As RadioDNS enables a variety of new functionality to be delivered alongside broadcast radio, broadcasters are pursuing a range of hybrid initiatives within the project. Public and private broadcasters in Germany are providing visualization, and exploring how devices can switch automatically between DAB and IP streaming. U.S. broadcasters are looking at tagging and switching between FM, HD and IP.

Australian broadcasters are providing visuals. In the U.K., the BBC has trials of visualization and recently undertook listener trials of tagging in collaboration with Global and Frontier Silicon.Italian broadcaster RAI is investigating providing 3D visualization for radio. Overall, trials and services are happening in most European countries, North America, Canada and in Australia.

At present, the only readily available DAB/FM radios available featuring color displays suitable for displaying Web content are the Pure Sensia and Revo Axis. However, DAB designers at Frontier Silicon, suppliers of the majority of DAB/FM radio chipsets, have now integrated RadioDNS capabilities into the company’s designs.

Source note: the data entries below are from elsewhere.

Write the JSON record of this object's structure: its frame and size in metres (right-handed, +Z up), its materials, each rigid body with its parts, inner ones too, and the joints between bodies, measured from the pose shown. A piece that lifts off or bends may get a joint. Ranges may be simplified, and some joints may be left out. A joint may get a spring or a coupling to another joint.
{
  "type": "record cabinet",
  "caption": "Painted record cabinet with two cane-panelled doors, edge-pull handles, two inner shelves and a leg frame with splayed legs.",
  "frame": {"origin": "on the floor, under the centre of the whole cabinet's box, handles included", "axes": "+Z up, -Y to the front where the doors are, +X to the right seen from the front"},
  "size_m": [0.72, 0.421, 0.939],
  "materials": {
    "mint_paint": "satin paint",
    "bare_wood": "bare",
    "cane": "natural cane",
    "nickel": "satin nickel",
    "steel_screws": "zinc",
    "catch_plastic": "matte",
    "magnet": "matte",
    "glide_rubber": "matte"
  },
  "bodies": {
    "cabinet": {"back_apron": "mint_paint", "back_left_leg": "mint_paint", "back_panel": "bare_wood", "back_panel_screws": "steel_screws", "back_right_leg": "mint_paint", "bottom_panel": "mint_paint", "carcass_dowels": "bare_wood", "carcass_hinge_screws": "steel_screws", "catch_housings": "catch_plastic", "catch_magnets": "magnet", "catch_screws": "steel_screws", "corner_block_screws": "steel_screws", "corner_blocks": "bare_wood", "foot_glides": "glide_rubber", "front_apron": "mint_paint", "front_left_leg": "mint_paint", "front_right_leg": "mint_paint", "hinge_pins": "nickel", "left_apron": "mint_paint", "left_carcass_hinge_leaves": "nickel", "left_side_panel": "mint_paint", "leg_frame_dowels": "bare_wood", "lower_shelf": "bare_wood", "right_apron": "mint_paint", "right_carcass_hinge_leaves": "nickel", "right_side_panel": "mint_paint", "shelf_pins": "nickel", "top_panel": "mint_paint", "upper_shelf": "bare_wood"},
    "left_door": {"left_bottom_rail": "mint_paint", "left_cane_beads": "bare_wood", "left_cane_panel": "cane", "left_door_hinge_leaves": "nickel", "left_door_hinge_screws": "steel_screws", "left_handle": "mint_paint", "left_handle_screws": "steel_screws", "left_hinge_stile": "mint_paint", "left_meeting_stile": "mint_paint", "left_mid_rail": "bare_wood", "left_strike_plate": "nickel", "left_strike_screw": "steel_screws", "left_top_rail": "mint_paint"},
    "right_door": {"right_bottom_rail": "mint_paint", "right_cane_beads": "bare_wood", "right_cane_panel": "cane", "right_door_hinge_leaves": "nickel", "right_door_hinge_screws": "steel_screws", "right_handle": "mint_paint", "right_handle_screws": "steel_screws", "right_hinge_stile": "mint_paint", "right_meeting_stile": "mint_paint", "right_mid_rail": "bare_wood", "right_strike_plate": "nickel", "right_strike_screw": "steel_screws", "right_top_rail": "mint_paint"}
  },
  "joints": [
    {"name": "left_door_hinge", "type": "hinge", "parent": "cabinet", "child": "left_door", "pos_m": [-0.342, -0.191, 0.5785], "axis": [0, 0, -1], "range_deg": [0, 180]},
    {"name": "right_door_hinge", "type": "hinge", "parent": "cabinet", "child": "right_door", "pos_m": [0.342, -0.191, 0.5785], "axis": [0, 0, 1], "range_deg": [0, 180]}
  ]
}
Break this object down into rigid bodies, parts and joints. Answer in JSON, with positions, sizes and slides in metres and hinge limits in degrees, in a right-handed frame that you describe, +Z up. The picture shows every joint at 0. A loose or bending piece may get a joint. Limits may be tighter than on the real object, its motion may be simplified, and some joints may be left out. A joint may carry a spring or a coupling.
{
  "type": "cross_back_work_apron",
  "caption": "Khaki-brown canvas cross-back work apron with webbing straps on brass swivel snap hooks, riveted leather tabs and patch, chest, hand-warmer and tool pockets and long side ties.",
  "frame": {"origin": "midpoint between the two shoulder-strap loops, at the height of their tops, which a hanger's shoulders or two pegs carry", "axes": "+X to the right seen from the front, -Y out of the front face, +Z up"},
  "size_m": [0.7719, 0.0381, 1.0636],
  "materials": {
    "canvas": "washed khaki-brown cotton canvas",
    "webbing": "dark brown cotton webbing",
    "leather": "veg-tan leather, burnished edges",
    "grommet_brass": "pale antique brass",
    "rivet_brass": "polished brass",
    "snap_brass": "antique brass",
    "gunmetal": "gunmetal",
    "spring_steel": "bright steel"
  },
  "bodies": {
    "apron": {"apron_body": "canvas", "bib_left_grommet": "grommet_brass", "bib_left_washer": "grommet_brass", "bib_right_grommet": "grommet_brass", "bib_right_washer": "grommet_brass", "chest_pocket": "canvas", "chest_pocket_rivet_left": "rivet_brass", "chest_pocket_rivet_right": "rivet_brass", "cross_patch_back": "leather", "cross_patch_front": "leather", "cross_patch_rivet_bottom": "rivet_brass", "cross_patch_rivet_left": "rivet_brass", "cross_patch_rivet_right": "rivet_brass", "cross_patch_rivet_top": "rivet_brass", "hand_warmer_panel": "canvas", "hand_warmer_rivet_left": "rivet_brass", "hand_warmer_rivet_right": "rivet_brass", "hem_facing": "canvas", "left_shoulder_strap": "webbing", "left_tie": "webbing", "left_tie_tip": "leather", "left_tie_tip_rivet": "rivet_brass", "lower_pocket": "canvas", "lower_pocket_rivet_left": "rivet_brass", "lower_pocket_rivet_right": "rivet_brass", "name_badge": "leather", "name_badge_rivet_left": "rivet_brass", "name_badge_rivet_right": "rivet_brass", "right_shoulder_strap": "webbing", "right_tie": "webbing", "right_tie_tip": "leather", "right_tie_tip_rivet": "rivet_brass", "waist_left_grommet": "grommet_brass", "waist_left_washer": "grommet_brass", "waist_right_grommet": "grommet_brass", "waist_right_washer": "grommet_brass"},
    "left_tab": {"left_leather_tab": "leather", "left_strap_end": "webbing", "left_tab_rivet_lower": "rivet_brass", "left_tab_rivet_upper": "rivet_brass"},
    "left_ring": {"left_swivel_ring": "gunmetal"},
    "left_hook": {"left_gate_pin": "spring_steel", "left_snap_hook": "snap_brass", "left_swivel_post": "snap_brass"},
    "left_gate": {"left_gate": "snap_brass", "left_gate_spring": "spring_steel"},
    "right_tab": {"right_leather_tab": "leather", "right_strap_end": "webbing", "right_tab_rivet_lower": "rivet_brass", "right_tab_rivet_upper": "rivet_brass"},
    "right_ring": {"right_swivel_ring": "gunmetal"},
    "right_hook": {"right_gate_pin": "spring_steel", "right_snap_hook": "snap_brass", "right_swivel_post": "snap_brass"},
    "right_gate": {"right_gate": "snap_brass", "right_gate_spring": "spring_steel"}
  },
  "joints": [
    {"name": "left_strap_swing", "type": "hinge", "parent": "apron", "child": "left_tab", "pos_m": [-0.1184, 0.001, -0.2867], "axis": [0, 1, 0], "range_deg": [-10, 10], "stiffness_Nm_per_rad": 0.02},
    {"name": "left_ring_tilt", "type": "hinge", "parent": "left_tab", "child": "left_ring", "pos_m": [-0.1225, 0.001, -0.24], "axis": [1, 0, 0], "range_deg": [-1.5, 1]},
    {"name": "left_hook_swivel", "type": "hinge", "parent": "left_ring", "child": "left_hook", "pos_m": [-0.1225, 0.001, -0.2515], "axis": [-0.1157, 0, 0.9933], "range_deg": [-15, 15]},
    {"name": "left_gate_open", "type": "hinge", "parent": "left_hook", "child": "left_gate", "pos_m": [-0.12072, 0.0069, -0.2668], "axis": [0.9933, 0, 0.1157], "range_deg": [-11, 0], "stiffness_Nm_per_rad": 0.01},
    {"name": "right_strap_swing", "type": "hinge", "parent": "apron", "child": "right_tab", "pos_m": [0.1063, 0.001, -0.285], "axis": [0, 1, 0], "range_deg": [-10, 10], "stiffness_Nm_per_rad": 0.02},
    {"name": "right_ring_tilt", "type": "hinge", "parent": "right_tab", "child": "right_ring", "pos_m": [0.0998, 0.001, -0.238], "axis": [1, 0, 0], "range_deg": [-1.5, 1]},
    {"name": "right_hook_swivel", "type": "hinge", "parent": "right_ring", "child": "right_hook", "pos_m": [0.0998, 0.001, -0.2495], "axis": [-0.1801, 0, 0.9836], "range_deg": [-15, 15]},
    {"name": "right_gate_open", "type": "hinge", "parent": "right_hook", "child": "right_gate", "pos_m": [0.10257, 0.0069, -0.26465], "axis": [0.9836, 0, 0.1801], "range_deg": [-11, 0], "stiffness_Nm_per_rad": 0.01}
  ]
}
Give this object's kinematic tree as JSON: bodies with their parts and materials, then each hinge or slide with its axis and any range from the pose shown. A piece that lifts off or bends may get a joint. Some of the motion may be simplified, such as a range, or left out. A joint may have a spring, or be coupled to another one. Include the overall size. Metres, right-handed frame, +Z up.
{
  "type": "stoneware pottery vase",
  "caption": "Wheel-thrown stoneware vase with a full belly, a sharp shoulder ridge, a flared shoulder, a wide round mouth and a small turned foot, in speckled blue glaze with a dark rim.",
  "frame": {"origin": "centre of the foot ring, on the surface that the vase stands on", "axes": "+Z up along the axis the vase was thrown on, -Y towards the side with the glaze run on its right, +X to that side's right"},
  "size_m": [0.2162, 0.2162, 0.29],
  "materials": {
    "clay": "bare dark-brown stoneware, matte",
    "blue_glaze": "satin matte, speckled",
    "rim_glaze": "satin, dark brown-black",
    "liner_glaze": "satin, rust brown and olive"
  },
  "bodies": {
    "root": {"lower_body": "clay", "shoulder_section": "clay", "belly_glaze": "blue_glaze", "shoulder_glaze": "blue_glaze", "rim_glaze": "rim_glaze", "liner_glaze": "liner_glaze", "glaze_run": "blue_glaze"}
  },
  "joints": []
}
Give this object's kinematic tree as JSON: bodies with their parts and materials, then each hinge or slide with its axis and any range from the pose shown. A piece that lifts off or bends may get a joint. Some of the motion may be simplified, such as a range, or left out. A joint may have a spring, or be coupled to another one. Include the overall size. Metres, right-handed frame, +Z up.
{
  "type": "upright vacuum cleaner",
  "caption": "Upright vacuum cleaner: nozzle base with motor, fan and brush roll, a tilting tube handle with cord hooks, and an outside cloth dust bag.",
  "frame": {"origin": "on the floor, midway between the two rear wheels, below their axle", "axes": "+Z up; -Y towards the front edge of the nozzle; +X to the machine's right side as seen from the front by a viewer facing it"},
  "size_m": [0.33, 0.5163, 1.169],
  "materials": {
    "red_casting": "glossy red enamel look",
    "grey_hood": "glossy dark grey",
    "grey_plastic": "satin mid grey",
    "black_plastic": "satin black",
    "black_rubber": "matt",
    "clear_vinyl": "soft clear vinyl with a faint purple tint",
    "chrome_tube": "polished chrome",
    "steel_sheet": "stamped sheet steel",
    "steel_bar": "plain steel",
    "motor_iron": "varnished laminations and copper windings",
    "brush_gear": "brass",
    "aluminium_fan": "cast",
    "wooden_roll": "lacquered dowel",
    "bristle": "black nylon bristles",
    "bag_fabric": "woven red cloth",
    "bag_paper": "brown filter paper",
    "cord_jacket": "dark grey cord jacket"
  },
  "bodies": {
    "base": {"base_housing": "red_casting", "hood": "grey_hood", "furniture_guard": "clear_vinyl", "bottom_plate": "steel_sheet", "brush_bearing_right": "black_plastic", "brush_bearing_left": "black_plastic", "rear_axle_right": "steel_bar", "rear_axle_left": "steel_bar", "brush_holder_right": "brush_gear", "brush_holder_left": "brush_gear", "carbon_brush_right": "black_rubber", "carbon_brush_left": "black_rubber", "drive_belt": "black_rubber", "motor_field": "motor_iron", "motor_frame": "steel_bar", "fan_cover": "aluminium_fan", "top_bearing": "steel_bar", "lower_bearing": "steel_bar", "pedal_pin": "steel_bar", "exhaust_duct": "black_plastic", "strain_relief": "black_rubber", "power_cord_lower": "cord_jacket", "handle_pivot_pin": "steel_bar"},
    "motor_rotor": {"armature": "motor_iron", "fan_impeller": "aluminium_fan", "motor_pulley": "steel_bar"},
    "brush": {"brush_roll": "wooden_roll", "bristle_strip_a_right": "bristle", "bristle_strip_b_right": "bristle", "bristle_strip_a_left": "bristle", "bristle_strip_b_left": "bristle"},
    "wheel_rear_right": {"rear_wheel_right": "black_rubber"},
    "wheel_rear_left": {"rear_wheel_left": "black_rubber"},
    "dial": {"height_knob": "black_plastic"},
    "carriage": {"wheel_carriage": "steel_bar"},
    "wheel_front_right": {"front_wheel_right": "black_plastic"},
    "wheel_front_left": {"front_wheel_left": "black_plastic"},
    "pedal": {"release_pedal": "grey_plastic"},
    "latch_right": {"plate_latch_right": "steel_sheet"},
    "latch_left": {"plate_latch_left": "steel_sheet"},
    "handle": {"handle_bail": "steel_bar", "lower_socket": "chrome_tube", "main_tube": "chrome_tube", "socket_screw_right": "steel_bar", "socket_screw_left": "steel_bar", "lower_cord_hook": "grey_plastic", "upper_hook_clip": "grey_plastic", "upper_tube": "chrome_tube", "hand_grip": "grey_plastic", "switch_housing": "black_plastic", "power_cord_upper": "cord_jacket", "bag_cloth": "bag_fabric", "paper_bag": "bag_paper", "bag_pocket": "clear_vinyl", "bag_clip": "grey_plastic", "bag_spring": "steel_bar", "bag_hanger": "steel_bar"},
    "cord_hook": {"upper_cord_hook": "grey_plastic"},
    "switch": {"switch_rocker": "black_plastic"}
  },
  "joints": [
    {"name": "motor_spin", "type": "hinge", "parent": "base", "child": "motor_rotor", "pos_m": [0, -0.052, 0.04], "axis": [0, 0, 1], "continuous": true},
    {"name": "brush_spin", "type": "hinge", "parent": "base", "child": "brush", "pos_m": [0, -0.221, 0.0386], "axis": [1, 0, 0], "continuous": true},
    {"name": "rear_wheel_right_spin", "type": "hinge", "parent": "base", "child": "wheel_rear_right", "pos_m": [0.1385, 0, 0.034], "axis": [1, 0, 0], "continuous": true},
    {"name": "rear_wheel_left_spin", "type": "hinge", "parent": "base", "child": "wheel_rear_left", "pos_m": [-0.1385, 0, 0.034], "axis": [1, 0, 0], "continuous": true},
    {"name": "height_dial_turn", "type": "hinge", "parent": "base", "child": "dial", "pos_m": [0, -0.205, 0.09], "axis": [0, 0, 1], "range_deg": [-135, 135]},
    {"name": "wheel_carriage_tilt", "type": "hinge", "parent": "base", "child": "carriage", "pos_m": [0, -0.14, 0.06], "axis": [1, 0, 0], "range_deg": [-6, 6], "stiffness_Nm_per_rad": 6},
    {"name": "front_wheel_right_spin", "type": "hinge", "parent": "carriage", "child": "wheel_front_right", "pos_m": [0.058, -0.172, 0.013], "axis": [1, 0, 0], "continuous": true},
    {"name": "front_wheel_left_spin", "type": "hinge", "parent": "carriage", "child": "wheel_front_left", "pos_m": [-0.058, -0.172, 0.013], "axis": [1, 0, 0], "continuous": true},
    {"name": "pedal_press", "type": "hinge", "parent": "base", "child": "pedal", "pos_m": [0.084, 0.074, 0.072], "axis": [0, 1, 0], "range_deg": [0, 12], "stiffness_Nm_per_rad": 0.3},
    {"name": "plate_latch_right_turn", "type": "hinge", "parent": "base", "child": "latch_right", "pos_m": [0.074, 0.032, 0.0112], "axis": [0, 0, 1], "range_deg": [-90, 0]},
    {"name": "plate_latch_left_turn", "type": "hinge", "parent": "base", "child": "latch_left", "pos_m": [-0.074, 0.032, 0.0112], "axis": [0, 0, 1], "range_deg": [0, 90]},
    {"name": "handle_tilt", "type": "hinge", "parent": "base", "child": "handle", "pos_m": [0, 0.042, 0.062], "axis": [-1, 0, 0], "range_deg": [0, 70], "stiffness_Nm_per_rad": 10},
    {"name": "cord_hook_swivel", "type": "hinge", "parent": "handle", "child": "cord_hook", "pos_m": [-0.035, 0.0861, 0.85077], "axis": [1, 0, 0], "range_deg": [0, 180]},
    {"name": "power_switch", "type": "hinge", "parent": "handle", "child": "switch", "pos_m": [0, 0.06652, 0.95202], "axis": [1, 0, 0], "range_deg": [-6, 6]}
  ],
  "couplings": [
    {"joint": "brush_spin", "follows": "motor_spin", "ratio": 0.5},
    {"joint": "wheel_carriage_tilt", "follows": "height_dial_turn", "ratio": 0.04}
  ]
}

This means that other receiver manufacturers can now begin to develop their own next generation screen-based broadcast and IP hybrid receivers.

Throughout 2012, the RadioDNS consortium plans to focus on further raising the profile of the project within the broadcast industry and to continue developing the standard and various applications using it.

At present, although some RadioDNS services are operational, public awareness of what this means for radio going forward is, understandably, minimal as the consortium wants robust, standardized, implementations in place before publicly promoting the standard’s capabilities by moving out of the current “soft launch” phase.

The fact that the consortium plans to make logos and trademarks available to receiver manufacturers this year suggests that a fully publicized “hard launch” is not that far off.

Lawrie Hallett reports on the industry for Radio World from Norwich, England.